Я, Лучано Паваротти, или Восхождение к славе - страница 11



Но если говорить о пылком желании посвятить себя его искусству, то должен признаться, что будь Джильи футболистом и мне представился бы случай поговорить с ним, я с таким же порывом заявил бы ему о своем самом большом желании – стать профессиональным игроком в футбол. И точно так же глубоко верил бы в свои слова.

Конечно, дома я без конца слушал пластинки с записями великих теноров, но в таком юном возрасте как мог я всерьез думать о соперничестве с ними? Помимо того, Господь Бог мог ведь сделать меня и басом?


А несколько месяцев спустя случилось ужасное. Я сидел за ужином вместе со всей семьей, как вдруг почувствовал, что у меня отнялись ноги. Меня уложили в постель – поднялась очень высокая температура, а через некоторое время я впал в кому.

Никто так никогда и не смог понять, что же произошло. Говорили, будто меня сразила какая-то инфекция, попавшая в кровь. Это случилось в 1947 году, и мне раздобыли только что открытый пенициллин, но и это чудо науки не помогло. Все сильно сомневались, что я выживу. Кто-то стоявший у изголовья спросил у моей матери, как дела.

– Ничего больше сделать не возможно, – услышал я ее ответ.

Позвали священника, и тот причастил меня. Я лежал недвижно, почти без сознания, но понимая, что происходит.

– Маленький мой, – сказал священник, – настал момент, когда тебе следует приготовиться к дороге в рай.

Кто-то проговорил:

– Ему осталось жить не больше недели.

Не хочу слишком драматизировать, а то люди решат, будто после стольких лет исполнения великих оперных партий я несколько заразился трагедийностью собственных героев. Но факт есть факт: в свои двенадцать лет я оказался лицом к лицу со смертью. Я знал, что умираю, и все остальные не сомневались в этом. Но каким-то образом я все-таки выкарабкался. Болезнь ушла точно так же загадочно, как и возникла. Я считал свое выздоровление чудом.

Важно, что встреча со своей смертью заставила меня невероятно высоко ценить жизнь. Раз мне суждено жить, я хочу быть живым, хочу прожить свою жизнь как можно полнее.

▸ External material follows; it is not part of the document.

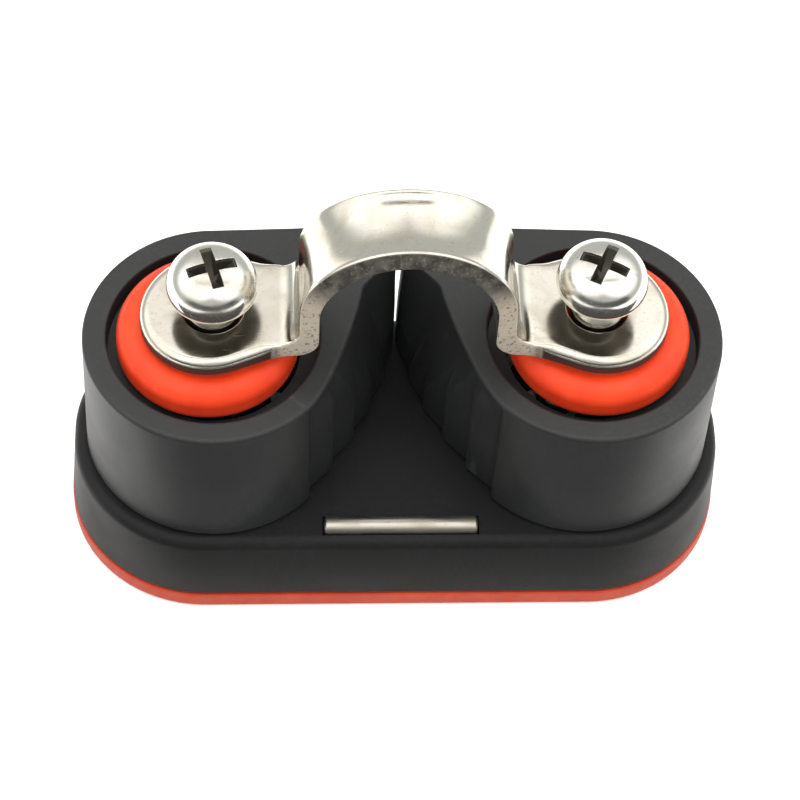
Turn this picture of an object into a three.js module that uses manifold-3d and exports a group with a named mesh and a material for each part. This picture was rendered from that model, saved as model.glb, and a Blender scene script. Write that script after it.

Изведав на собственном опыте, что такое смерть, я знаю, что жизнь – это драгоценный дар… даже когда у тебя тьма забот, когда не все складывается как хотелось бы. Вот почему я оптимист, жизнелюб, вот почему вкладываю всего себя в любое дело. Именно такое отношение к жизни пытаюсь передать и своим пением.


Умберто Боэри

Воспоминания друга


Сейчас, когда мы с Лучано такие добрые друзья, кажется смешным, что мы совсем не знали друг друга, когда оба жили в Модене. Теперь я – врач, практикую в Нью-Йорке, и мы видимся с ним довольно часто – каждый раз, когда он гастролирует здесь.

Но четверть века назад, когда я учился в Моденском университете, мы не были знакомы. Во-первых, Лучано моложе меня. Кроме того, в те времена существовал некий снобистский антагонизм между студентами и остальной молодежью города. Приезжая в Модену из разных краев Италии учиться в университете, мы считали себя выше местных ребят и не хотели иметь с ними ничего общего.

Странно другое – при всем этом я все же приметил его, потому что нередко встречал под портиками во время вечерних прогулок. Как в любом небольшом итальянском городе, когда магазины закрывались, а служащие покидали свои конторы, почти все жители Модены высыпали на две-три центральные улицы и прогуливались по ним, делая круг на Большой площади.

Ритуал вечерней прогулки особенно аккуратно соблюдали юноши и девушки, потому что он давал им возможность встречаться. Так или иначе, и молодые люди, и пожилые хотели одного – себя показать и людей посмотреть. А в Модене с ее километрами портиков прогуливаться можно было в любую погоду.